Imagine you are trying to understand how a complex machine works, but you can't see the gears or the wires. All you have are blurry, grainy photos of the machine's outer casing vibrating in the wind. This is the challenge scientists face with quantum simulators. These are powerful machines that mimic the behavior of tiny particles (like atoms) to solve problems too hard for regular computers. However, the data they produce is often noisy, incomplete, and hard to interpret.

This paper describes a clever new way to "listen" to these machines using a type of artificial intelligence (AI) called a Variational Autoencoder (VAE). Here is how the researchers did it, explained simply:

The Experiment: Two Dancing Ribbons

The scientists used a quantum simulator made of two long, thin lines of super-cooled atoms (Bose gases) placed side-by-side.

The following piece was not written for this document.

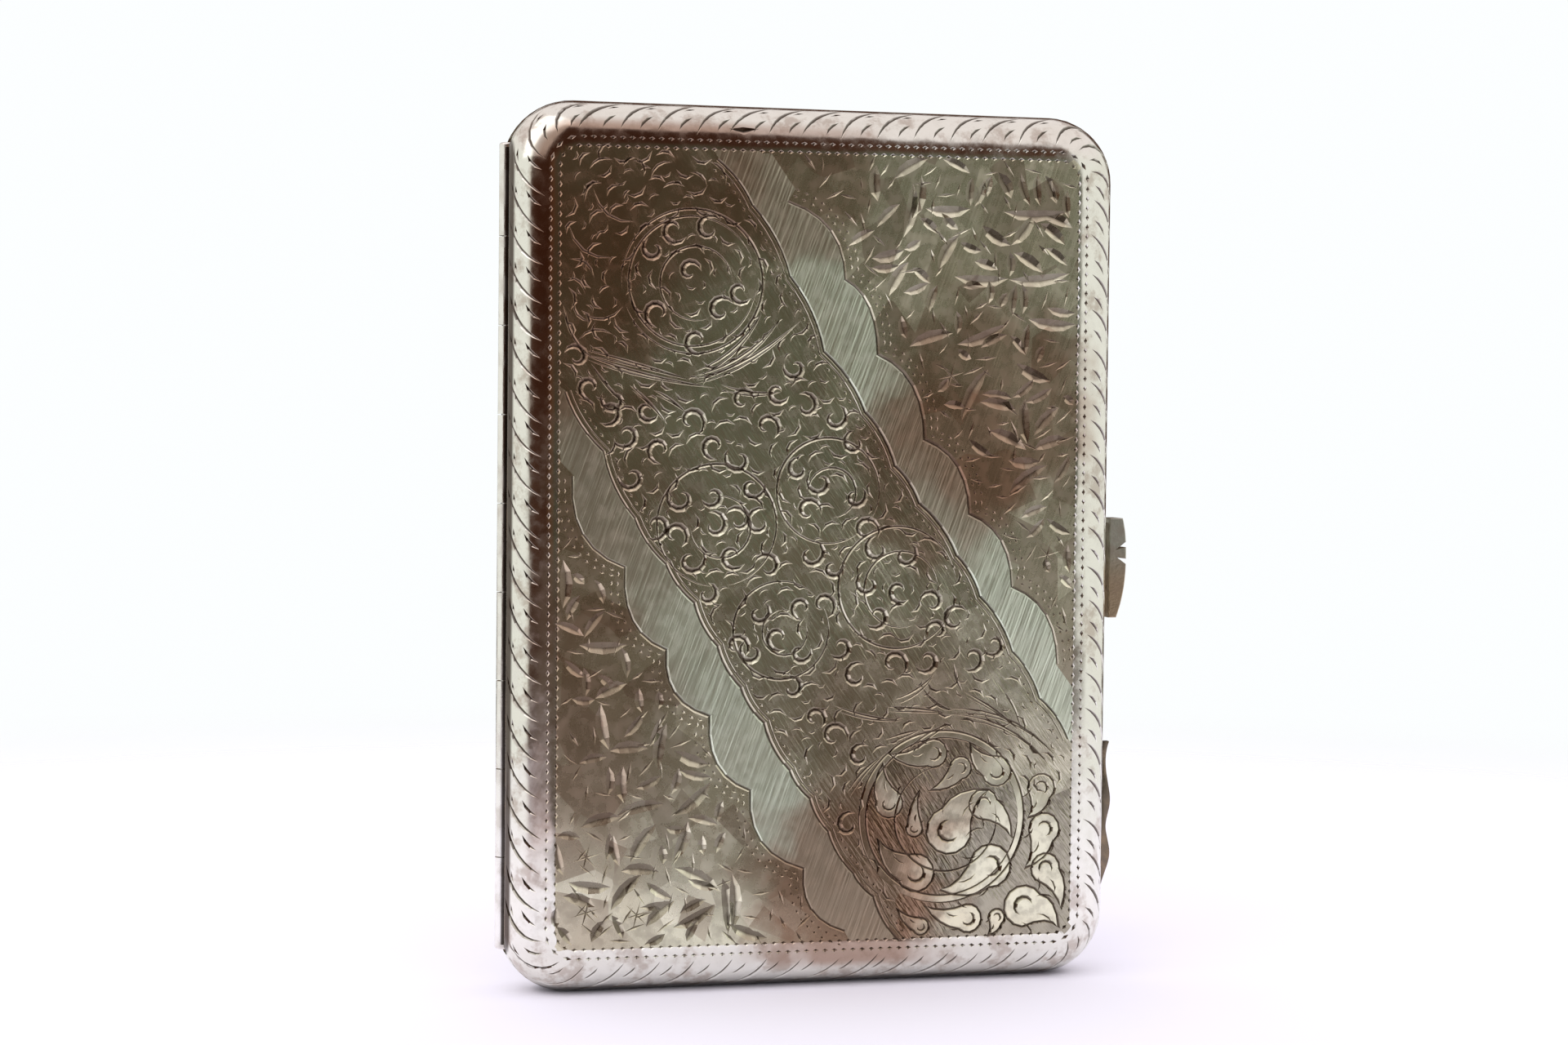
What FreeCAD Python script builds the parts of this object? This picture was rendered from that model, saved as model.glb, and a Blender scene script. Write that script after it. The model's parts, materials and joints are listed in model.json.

They are like two ribbons of liquid that can "tunnel" or leak into each other.

The Physics: The way these ribbons wiggle and interact is described by a famous math model called the sine-Gordon theory. Think of this theory as the "rulebook" for how the ribbons dance.
The Problem: When they took pictures of the ribbons, the images were noisy. Sometimes the ribbons were perfectly synchronized; other times, they were chaotic. The scientists wanted to know: What specific "knob" on the machine is causing this chaos?

The Solution: The AI "Compression" Machine

The team built a special AI with two main parts: an Encoder and a Decoder.

The Encoder (The Summarizer): Imagine you have a 100-page book describing the ribbons' movement. The Encoder reads the whole book and tries to summarize it into a single, tiny sentence.
The Decoder (The Storyteller): The Decoder takes that tiny sentence and tries to rewrite the whole 100-page book from scratch.

The AI was trained to do this over and over again. If the Decoder couldn't rewrite the story accurately, the AI knew it needed to change its "summary sentence."

The Big Discovery: Finding the "One True Knob"

The researchers started the AI with a "summary sentence" that had six different words (six variables). They expected it to need all six to describe the complex quantum dance.

Surprisingly, the AI realized it only needed one word.

The other five words in the summary collapsed into silence (they became "passive").
The single remaining word (the "active" neuron) turned out to be a perfect match for the physical "knob" the scientists were turning in the lab (the strength of the connection between the two atom lines).

The Analogy: It's like trying to describe a storm. You might think you need to track wind speed, humidity, pressure, temperature, cloud cover, and rain intensity. But the AI realized that if you just track one number (like "how hard the wind is blowing"), you can actually predict everything else about the storm's behavior. The AI found the "minimal representation" of the physics.

What Happened When Things Got Weird?

The real magic happened when they tested the AI on situations it hadn't seen before.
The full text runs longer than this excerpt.